### Objective
It is required that all of the data be written out exactly.
* * *
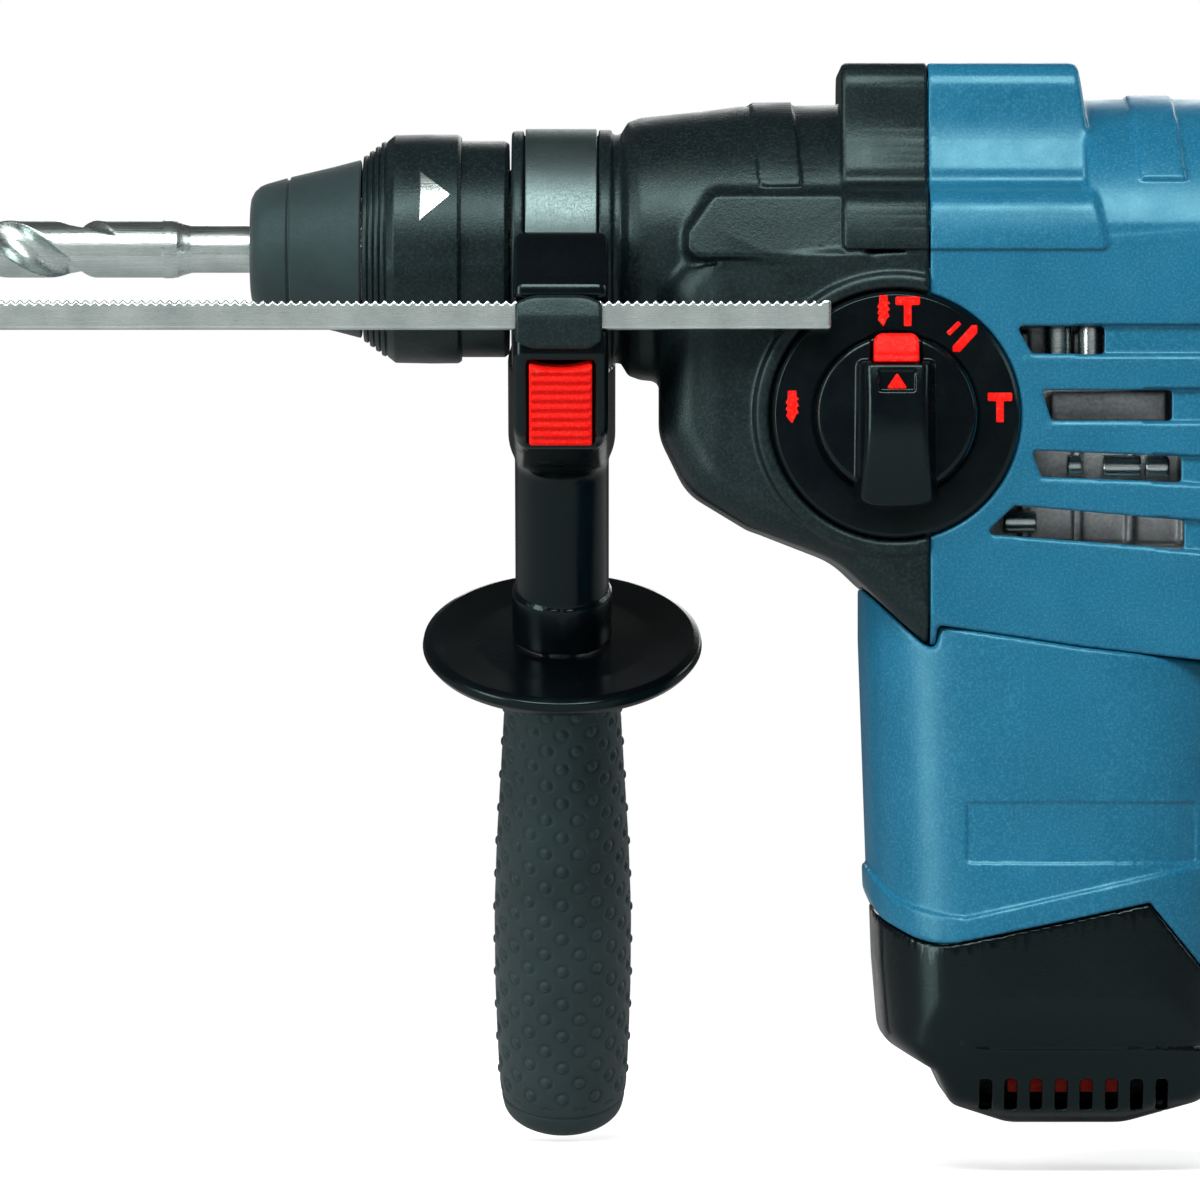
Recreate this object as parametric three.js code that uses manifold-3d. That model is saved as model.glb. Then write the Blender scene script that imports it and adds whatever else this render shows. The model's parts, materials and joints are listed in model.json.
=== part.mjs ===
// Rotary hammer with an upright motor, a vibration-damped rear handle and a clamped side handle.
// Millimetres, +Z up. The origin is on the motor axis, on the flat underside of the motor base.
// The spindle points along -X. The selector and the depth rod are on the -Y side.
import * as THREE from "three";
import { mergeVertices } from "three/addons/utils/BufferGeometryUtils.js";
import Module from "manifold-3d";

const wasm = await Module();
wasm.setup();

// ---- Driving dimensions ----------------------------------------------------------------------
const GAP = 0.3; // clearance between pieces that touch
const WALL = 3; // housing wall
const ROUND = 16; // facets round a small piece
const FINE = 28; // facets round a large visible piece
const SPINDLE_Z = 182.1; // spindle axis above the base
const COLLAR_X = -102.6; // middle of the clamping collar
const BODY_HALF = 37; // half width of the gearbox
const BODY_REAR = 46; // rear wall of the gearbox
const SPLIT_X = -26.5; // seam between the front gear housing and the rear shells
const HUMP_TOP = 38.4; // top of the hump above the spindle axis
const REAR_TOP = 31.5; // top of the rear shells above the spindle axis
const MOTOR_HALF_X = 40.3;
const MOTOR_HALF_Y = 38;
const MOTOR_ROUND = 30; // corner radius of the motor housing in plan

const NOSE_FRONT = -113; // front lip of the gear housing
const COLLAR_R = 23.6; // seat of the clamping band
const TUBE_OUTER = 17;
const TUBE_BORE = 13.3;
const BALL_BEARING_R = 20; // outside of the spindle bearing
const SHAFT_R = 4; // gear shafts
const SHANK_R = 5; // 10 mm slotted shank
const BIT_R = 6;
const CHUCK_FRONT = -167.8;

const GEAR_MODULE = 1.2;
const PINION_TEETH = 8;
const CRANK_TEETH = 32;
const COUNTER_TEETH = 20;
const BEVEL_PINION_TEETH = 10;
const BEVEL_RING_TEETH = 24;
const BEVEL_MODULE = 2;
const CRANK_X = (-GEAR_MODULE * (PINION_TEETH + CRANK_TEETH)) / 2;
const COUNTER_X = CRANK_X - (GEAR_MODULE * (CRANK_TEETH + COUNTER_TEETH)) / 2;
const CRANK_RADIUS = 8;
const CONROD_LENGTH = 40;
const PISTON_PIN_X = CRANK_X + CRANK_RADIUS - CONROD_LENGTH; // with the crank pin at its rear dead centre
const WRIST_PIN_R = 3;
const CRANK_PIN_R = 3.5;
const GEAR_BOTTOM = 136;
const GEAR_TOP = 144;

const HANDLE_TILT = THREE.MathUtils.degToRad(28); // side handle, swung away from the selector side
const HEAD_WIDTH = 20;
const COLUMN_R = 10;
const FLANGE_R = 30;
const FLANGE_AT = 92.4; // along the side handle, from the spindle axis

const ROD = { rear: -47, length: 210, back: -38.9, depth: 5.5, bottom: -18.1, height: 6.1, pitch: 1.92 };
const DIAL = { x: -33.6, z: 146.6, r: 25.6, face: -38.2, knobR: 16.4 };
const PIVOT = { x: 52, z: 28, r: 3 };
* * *
### Task solution
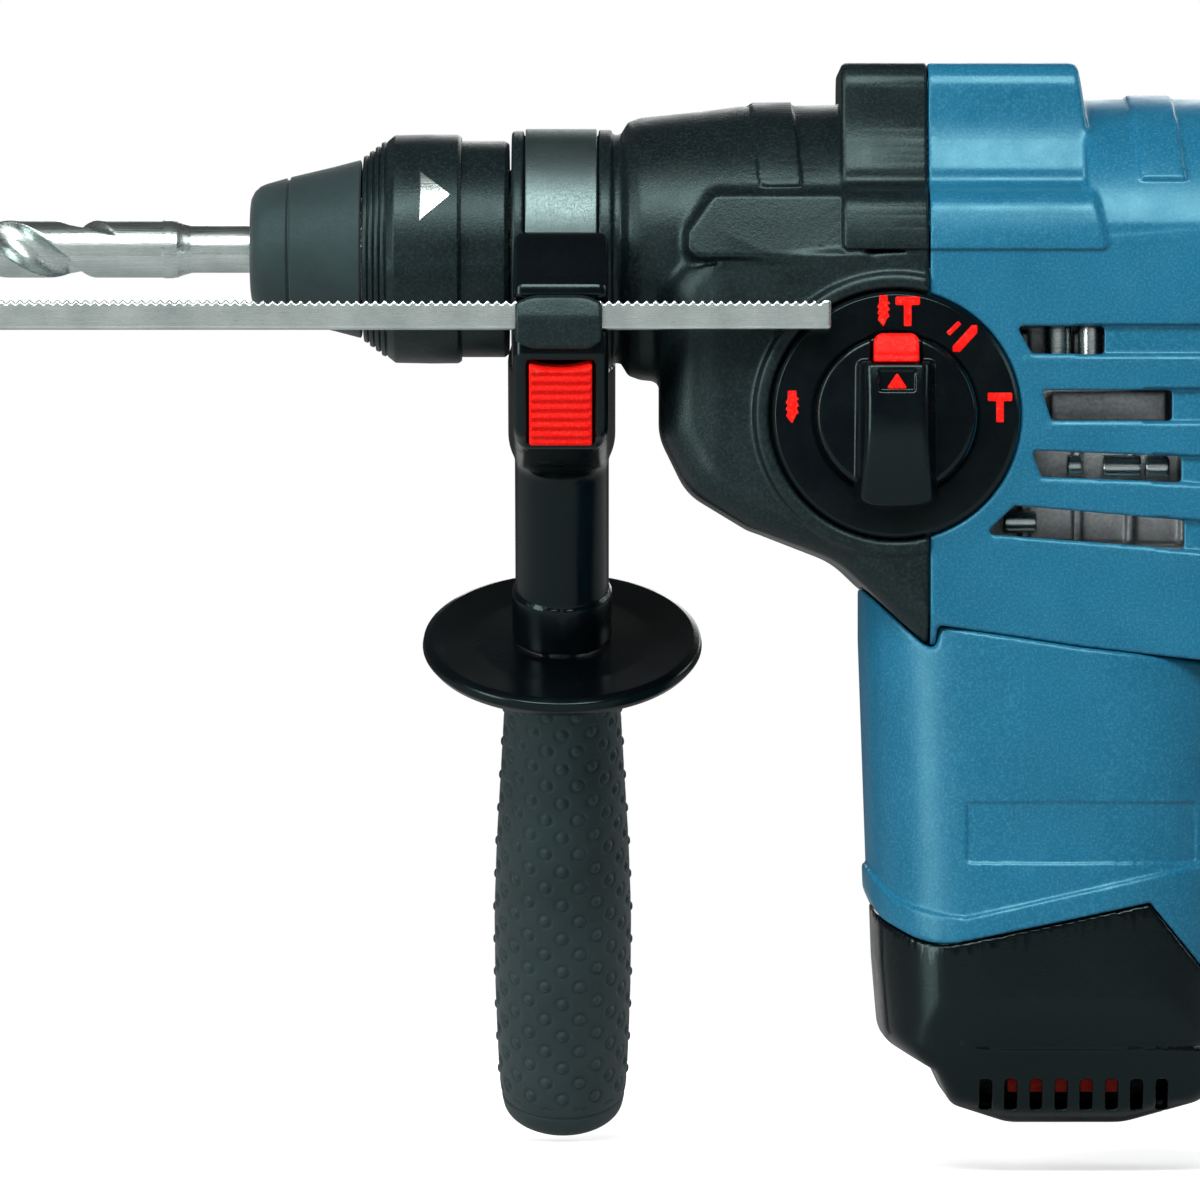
Recreate this object as parametric three.js code that uses manifold-3d. That model is saved as model.glb. Then write the Blender scene script that imports it and adds whatever else this render shows. The model's parts, materials and joints are listed in model.json.
=== part.mjs ===
// Rotary hammer with an upright motor, a vibration-damped rear handle and a clamped side handle.
// Millimetres, +Z up. The origin is on the motor axis, on the flat underside of the motor base.
// The spindle points along -X. The selector and the depth rod are on the -Y side.
import * as THREE from "three";
import { mergeVertices } from "three/addons/utils/BufferGeometryUtils.js";
import Module from "manifold-3d";

const wasm = await Module();
wasm.setup();

// ---- Driving dimensions ----------------------------------------------------------------------
const GAP = 0.3; // clearance between pieces that touch
const WALL = 3; // housing wall
const ROUND = 16; // facets round a small piece
const FINE = 28; // facets round a large visible piece
const SPINDLE_Z = 182.1; // spindle axis above the base
const COLLAR_X = -102.6; // middle of the clamping collar
const BODY_HALF = 37; // half width of the gearbox
const BODY_REAR = 46; // rear wall of the gearbox
const SPLIT_X = -26.5; // seam between the front gear housing and the rear shells
const HUMP_TOP = 38.4; // top of the hump above the spindle axis
const REAR_TOP = 31.5; // top of the rear shells above the spindle axis
const MOTOR_HALF_X = 40.3;
const MOTOR_HALF_Y = 38;
const MOTOR_ROUND = 30; // corner radius of the motor housing in plan

const NOSE_FRONT = -113; // front lip of the gear housing
const COLLAR_R = 23.6; // seat of the clamping band
const TUBE_OUTER = 17;
const TUBE_BORE = 13.3;
const BALL_BEARING_R = 20; // outside of the spindle bearing
const SHAFT_R = 4; // gear shafts
const SHANK_R = 5; // 10 mm slotted shank
const BIT_R = 6;
const CHUCK_FRONT = -167.8;

const GEAR_MODULE = 1.2;
const PINION_TEETH = 8;
const CRANK_TEETH = 32;
const COUNTER_TEETH = 20;
const BEVEL_PINION_TEETH = 10;
const BEVEL_RING_TEETH = 24;
const BEVEL_MODULE = 2;
const CRANK_X = (-GEAR_MODULE * (PINION_TEETH + CRANK_TEETH)) / 2;
const COUNTER_X = CRANK_X - (GEAR_MODULE * (CRANK_TEETH + COUNTER_TEETH)) / 2;
const CRANK_RADIUS = 8;
const CONROD_LENGTH = 40;
const PISTON_PIN_X = CRANK_X + CRANK_RADIUS - CONROD_LENGTH; // with the crank pin at its rear dead centre
const WRIST_PIN_R = 3;
const CRANK_PIN_R = 3.5;
const GEAR_BOTTOM = 136;
const GEAR_TOP = 144;

const HANDLE_TILT = THREE.MathUtils.degToRad(28); // side handle, swung away from the selector side
const HEAD_WIDTH = 20;
const COLUMN_R = 10;
const FLANGE_R = 30;
const FLANGE_AT = 92.4; // along the side handle, from the spindle axis

const ROD = { rear: -47, length: 210, back: -38.9, depth: 5.5, bottom: -18.1, height: 6.1, pitch: 1.92 };
const DIAL = { x: -33.6, z: 146.6, r: 25.6, face: -38.2, knobR: 16.4 };
const PIVOT = { x: 52, z: 28, r: 3 };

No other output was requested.